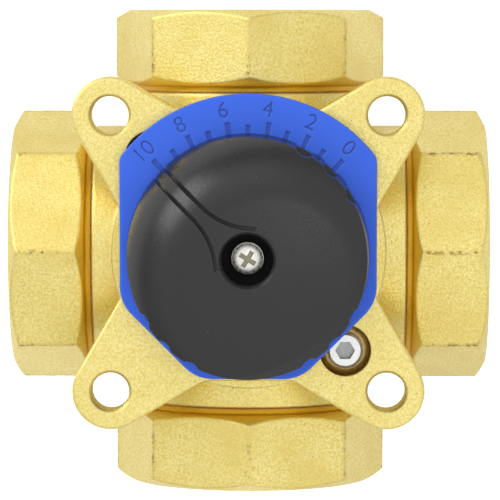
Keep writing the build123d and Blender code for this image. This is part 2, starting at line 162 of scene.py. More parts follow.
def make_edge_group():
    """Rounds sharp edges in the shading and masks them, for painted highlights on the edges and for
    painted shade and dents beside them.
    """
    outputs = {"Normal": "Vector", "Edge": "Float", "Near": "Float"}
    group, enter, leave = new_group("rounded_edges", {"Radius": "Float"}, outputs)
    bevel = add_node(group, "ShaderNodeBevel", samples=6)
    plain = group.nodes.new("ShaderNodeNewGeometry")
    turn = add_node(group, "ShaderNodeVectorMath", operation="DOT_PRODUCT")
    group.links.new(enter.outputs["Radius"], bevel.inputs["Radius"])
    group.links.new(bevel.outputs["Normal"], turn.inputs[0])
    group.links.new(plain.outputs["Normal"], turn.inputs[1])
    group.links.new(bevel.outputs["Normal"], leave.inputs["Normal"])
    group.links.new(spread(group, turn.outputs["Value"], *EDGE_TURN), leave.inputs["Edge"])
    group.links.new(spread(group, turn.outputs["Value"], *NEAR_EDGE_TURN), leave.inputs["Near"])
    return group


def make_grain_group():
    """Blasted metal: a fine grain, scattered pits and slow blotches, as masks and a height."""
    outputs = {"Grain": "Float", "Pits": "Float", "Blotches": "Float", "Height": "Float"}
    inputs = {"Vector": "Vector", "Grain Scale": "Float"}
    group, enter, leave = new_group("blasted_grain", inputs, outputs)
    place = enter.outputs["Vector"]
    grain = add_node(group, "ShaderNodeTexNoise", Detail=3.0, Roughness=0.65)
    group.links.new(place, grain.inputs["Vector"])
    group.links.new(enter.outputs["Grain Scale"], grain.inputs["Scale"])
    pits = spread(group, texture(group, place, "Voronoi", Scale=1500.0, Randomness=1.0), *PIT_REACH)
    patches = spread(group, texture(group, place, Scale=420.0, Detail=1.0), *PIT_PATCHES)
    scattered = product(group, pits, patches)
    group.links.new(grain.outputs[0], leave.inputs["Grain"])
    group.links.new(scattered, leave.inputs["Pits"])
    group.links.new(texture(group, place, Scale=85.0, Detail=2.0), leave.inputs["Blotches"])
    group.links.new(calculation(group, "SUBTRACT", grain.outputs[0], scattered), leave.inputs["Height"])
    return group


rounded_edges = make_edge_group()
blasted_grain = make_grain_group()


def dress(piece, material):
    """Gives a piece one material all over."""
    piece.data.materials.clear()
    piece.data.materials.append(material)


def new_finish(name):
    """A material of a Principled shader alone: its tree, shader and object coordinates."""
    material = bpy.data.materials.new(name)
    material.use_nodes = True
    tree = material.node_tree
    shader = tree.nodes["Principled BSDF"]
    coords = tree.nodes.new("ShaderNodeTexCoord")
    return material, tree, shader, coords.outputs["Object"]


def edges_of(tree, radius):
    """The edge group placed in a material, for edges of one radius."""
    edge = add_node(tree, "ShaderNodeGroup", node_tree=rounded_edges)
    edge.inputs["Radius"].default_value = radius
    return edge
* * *
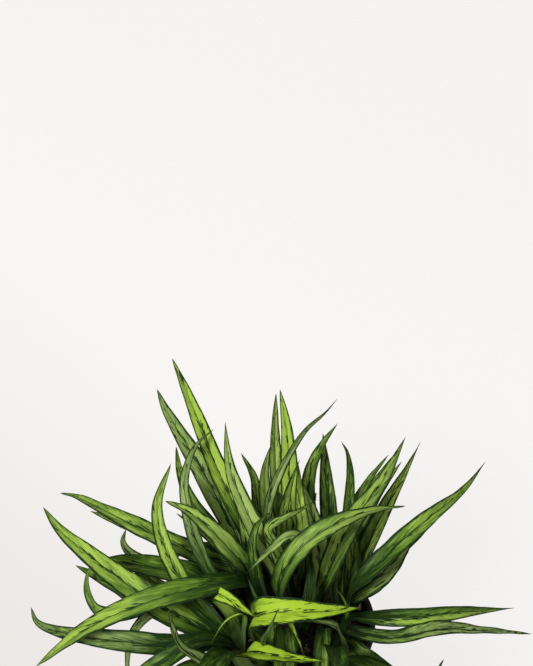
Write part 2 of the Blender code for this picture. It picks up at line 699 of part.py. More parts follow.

**YOUR TASK:** Copy every line of the data that holds the string "Blender".

**REPLY:**
Keep writing the build123d and Blender code for this image. This is part 2, starting at line 162 of scene.py. More parts follow.
Write part 2 of the Blender code for this picture. It picks up at line 699 of part.py. More parts follow.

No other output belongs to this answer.